Quote of the week

Universal adult suffrage on a common voters roll is one of the foundational values of our entire constitutional order. The achievement of the franchise has historically been important both for the acquisition of the rights of full and effective citizenship by all South Africans regardless of race, and for the accomplishment of an all-embracing nationhood. The universality of the franchise is important not only for nationhood and democracy. The vote of each and every citizen is a badge of dignity and of personhood. Quite literally, it says that everybody counts. In a country of great disparities of wealth and power it declares that whoever we are, whether rich or poor, exalted or disgraced, we all belong to the same democratic South African nation; that our destinies are intertwined in a single interactive polity.

Justice Albie Sachs
August and Another v Electoral Commission and Others (CCT8/99) [1999] ZACC 3
3 December 2007

On race and the black middle class

This morning in the Business Day there is a very interesting article by Eusebius McKaiser, touching on some of the same kind of issues tentatively raised on this blog last week about race, racial essentialism and the like. He bemoans the fact that members of the so called black middle class are criticised for not having a bigger social conscience. Money quote:

But the critique of the black middle class does not stem from these humanist considerations. It is an argument that is explicitly couched in race terms, as if the white middle class is incapable of being moved by mostly black poverty. And therein lies the problem with this attack on the black middle class. It betrays deep-seated race essentialism that is overlaid with latent racism.

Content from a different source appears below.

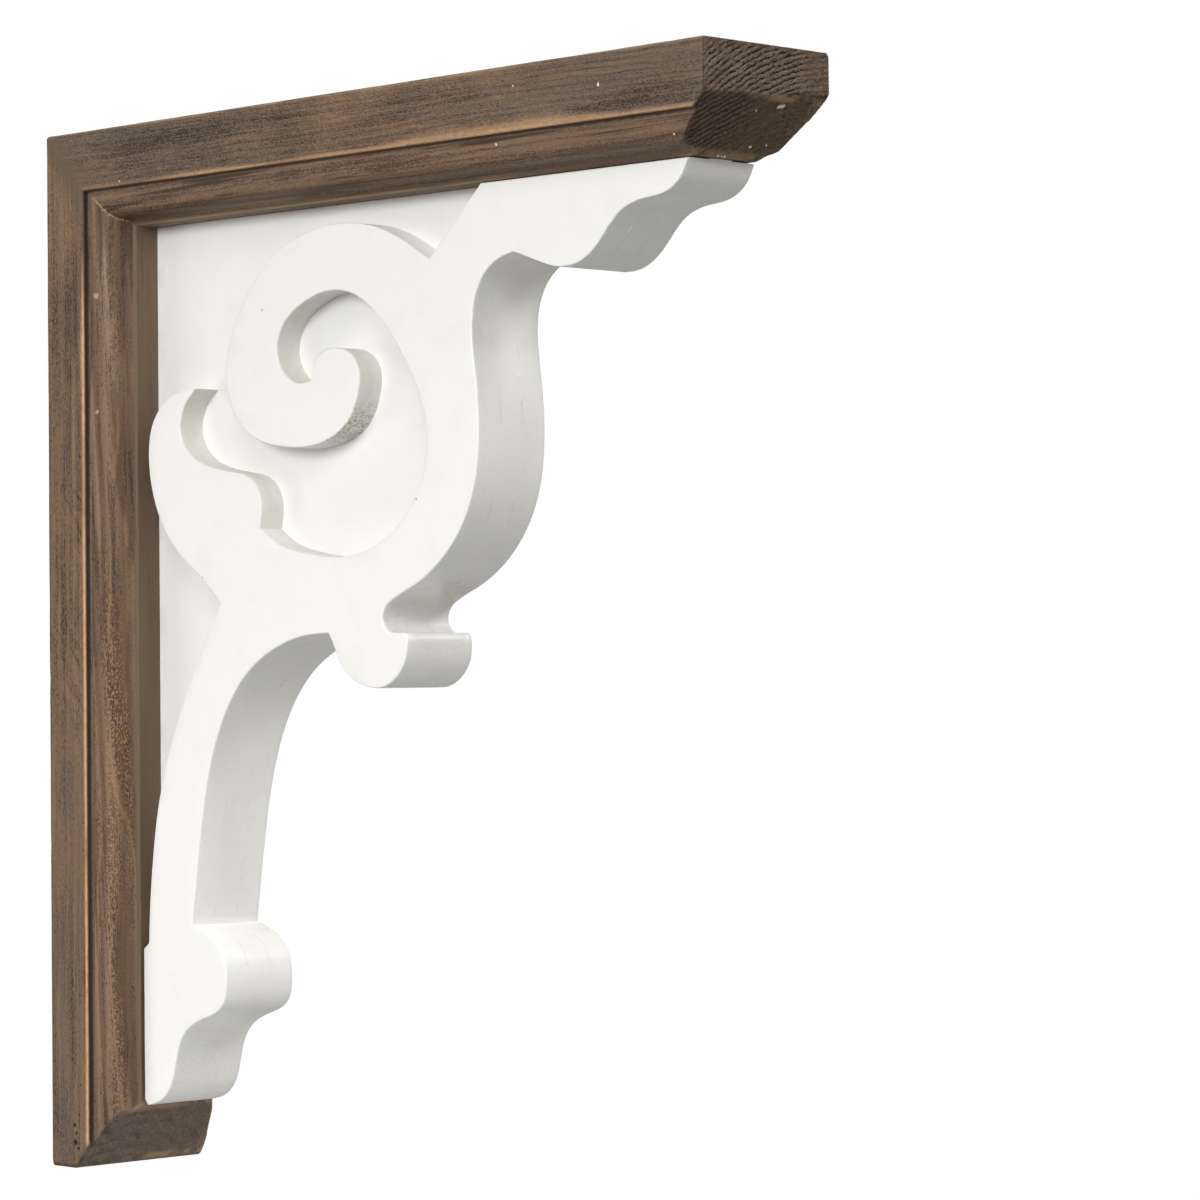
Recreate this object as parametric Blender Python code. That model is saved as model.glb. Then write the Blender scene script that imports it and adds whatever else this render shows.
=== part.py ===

The argument is essentialist in that it effectively demands that every member of the black middle class accept special moral duties towards other black people solely by virtue of the fact that they both have black skins. But how, and why, does one’s membership of a group generate duties in respect of that group?

I think we should talk more about race and race essentialism because it remains the elephant in the room in almost any interaction and discussion. This article is an interesting and provocative step in that direction.